Moulton got a taste of what was to become a lucrative career in private equity while working in Liverpool as a trainee accountant on companies going bust.

Accountancy was not his first choice of profession; he might have been a scientist, having set up a laboratory in the family garden shed in Stoke when he was child. He has described himself as being a sickly child - including suffering from aplastic anaemia, a disease of the bone marrow. His father was a master engraver in the local pottery industry and Moulton has said that this grandfather – who ran his own engineering business – was his mentor. After a false start at Aberystwyth University, Moulton did his degree at Lancaster and joined Coopers accountants – now part of PricewaterhouseCoopers – before a stint in New York.

His break into private equity came when he set up Schroders Ventures, later to become Permira, before setting up Alchemy in 1997 after a brief period at Apax. It was while at Alchemy that he tried to bid for MG Rover, and at one point proved prescient when he warned in 2006 that the economy was overheating and heading for crisis.

He walked out of Alchemy in 2009, a year before he was due to retire, after falling out with his anointed successor. His resignation letter ended with the words: “I’d do it again, but better.”

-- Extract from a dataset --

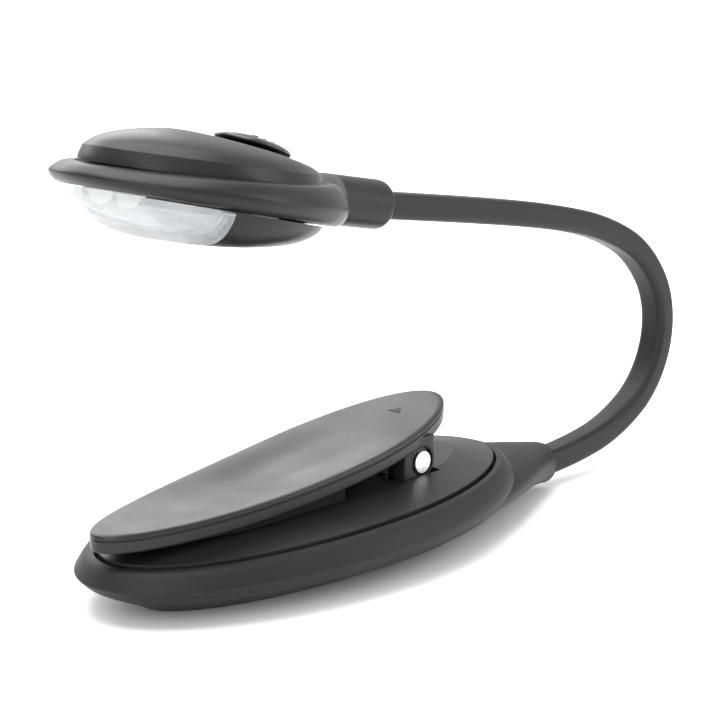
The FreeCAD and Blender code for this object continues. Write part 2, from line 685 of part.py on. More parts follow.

The phrase reportedly provided the name for his latest firm, set up in 2010. It has a range of investments including the recently-acquired Walkabout drinks chain, the Everest double glazing business and the high-end fashion brand Jaeger which its former boss Harold Tillman is said to be trying to buy back.

Moulton is now based in Guernsey and told the Financial Times that he can still get up at 6am and be in London by 8.55am each day.

“The government provides the same services as the UK but without a deficit and much less tax. Life expectancy exceeds the UK and unemployment is very low,” he said. Moulton has been a donor to the Conservative party in the past.